Like any asset tied to a tech wave, yes. Three factors to watch:
- Spending elasticity: during market adjustments, domain portfolios and projects with less “product-market fit” are cut.
- Convention competition: if the market shifts to brand domains, subdomains, or new gTLDs, the shine of .ai could diminish.
- Governance and abuse: spam, phishing, or poorly resolved disputes erode the suffix’s reputation and discourage corporate use.
How to safeguard Anguilla (and any “star” ccTLD)
- Stabilization fund: save part of the surplus from fees into an counter-cyclic cushion.
- Anti-abuse policies and transparent dispute resolution.
- Invest in connectivity and local talent to ensure the windfall translates into real GDP.
- Diversification: promote complementary services (training, digital entrepreneurship, local DNS/edge initiatives) without falling into single-crop registration.
Why .ai won the “AI suffix” battle
- Unambiguous meaning (two letters, one idea).
- Market signal: conveys focus on AI.
- Higher availability than .com for memorable names.
- Mediatic inertia: each major announcement with .ai reinforces the de facto standard.

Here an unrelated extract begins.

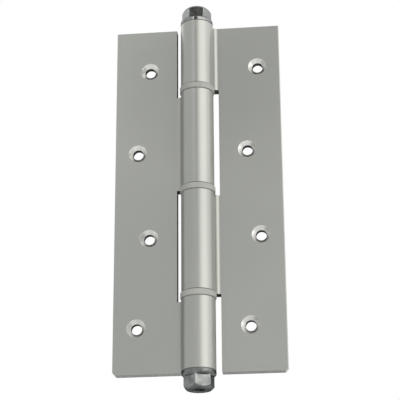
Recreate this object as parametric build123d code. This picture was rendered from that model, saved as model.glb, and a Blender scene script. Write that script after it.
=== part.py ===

As long as AI continues to industrialize (from demos to revenue-generating products), the .ai will keep capturing brand value. If the cycle cools down, it will survive where it provides concrete value (established brands, projects with real users), as happened with .tv in video and .io in developer-first tools.
Conclusion
.ai has turned Anguilla into the unexpected beneficiary of the AI decade. It’s a story of semantics, opportunity, and prudence: two letters worth millions for a small island, and an implicit warning about the speed of technological fashion changes. If Anguilla consolidates governance, diversifies, and invests in local capacities, this “luck” could leave roots beyond hype.